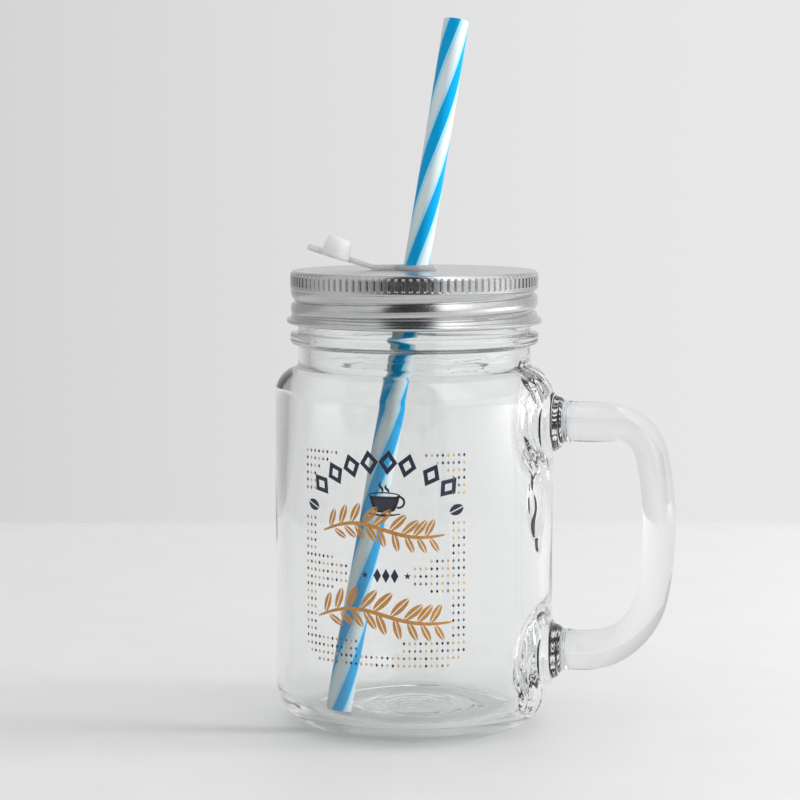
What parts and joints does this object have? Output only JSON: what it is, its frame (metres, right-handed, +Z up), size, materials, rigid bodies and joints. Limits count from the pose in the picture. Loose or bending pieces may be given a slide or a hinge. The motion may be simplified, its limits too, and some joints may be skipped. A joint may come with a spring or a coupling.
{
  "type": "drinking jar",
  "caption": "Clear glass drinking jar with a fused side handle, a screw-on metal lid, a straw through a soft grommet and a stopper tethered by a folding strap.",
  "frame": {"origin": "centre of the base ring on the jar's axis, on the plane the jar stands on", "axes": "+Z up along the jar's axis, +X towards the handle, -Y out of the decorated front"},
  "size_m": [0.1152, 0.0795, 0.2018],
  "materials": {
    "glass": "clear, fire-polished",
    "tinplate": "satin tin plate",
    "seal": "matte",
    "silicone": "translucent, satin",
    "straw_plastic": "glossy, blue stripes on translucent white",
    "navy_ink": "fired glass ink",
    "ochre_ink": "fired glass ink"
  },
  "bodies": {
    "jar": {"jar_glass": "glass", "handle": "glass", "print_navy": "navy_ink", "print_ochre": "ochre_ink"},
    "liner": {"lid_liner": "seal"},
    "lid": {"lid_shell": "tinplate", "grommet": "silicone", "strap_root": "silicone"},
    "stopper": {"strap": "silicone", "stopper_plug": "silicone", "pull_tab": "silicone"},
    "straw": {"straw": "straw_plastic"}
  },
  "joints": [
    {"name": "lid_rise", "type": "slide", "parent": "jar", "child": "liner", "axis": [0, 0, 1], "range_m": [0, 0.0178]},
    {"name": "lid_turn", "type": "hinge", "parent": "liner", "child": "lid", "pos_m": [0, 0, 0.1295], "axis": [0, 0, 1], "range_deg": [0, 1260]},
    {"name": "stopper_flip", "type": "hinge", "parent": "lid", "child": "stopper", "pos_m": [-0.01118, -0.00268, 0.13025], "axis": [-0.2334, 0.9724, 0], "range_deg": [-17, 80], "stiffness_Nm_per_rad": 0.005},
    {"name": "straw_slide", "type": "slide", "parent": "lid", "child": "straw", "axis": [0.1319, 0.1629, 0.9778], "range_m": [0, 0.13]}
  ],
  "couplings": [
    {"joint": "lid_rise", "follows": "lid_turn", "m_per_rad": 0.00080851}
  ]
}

## Work to complete
Give every line of the material again, exactly as it reads.

## Solution to this exercise
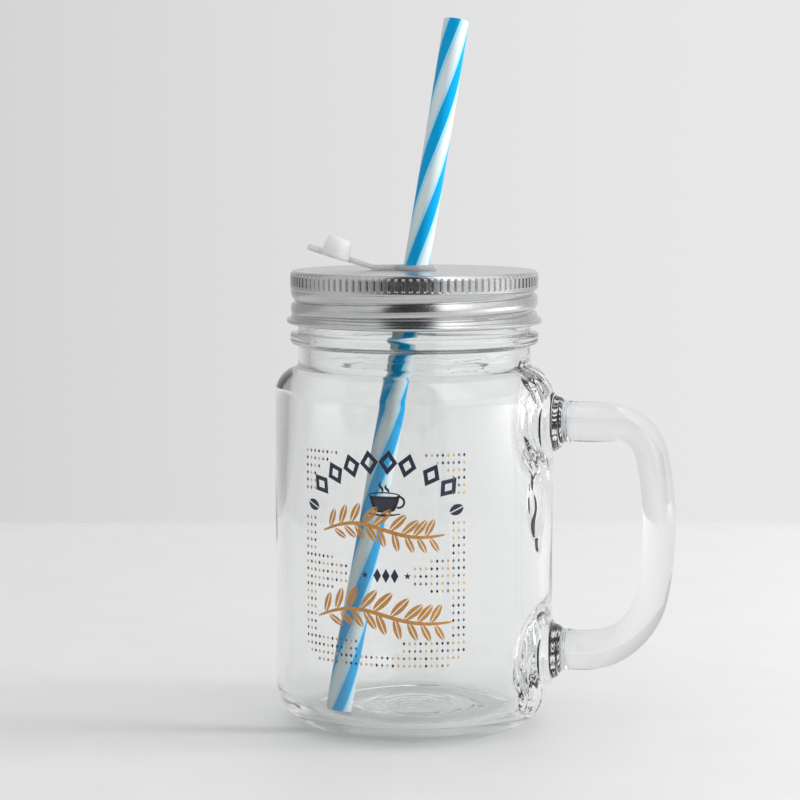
What parts and joints does this object have? Output only JSON: what it is, its frame (metres, right-handed, +Z up), size, materials, rigid bodies and joints. Limits count from the pose in the picture. Loose or bending pieces may be given a slide or a hinge. The motion may be simplified, its limits too, and some joints may be skipped. A joint may come with a spring or a coupling.
{
  "type": "drinking jar",
  "caption": "Clear glass drinking jar with a fused side handle, a screw-on metal lid, a straw through a soft grommet and a stopper tethered by a folding strap.",
  "frame": {"origin": "centre of the base ring on the jar's axis, on the plane the jar stands on", "axes": "+Z up along the jar's axis, +X towards the handle, -Y out of the decorated front"},
  "size_m": [0.1152, 0.0795, 0.2018],
  "materials": {
    "glass": "clear, fire-polished",
    "tinplate": "satin tin plate",
    "seal": "matte",
    "silicone": "translucent, satin",
    "straw_plastic": "glossy, blue stripes on translucent white",
    "navy_ink": "fired glass ink",
    "ochre_ink": "fired glass ink"
  },
  "bodies": {
    "jar": {"jar_glass": "glass", "handle": "glass", "print_navy": "navy_ink", "print_ochre": "ochre_ink"},
    "liner": {"lid_liner": "seal"},
    "lid": {"lid_shell": "tinplate", "grommet": "silicone", "strap_root": "silicone"},
    "stopper": {"strap": "silicone", "stopper_plug": "silicone", "pull_tab": "silicone"},
    "straw": {"straw": "straw_plastic"}
  },
  "joints": [
    {"name": "lid_rise", "type": "slide", "parent": "jar", "child": "liner", "axis": [0, 0, 1], "range_m": [0, 0.0178]},
    {"name": "lid_turn", "type": "hinge", "parent": "liner", "child": "lid", "pos_m": [0, 0, 0.1295], "axis": [0, 0, 1], "range_deg": [0, 1260]},
    {"name": "stopper_flip", "type": "hinge", "parent": "lid", "child": "stopper", "pos_m": [-0.01118, -0.00268, 0.13025], "axis": [-0.2334, 0.9724, 0], "range_deg": [-17, 80], "stiffness_Nm_per_rad": 0.005},
    {"name": "straw_slide", "type": "slide", "parent": "lid", "child": "straw", "axis": [0.1319, 0.1629, 0.9778], "range_m": [0, 0.13]}
  ],
  "couplings": [
    {"joint": "lid_rise", "follows": "lid_turn", "m_per_rad": 0.00080851}
  ]
}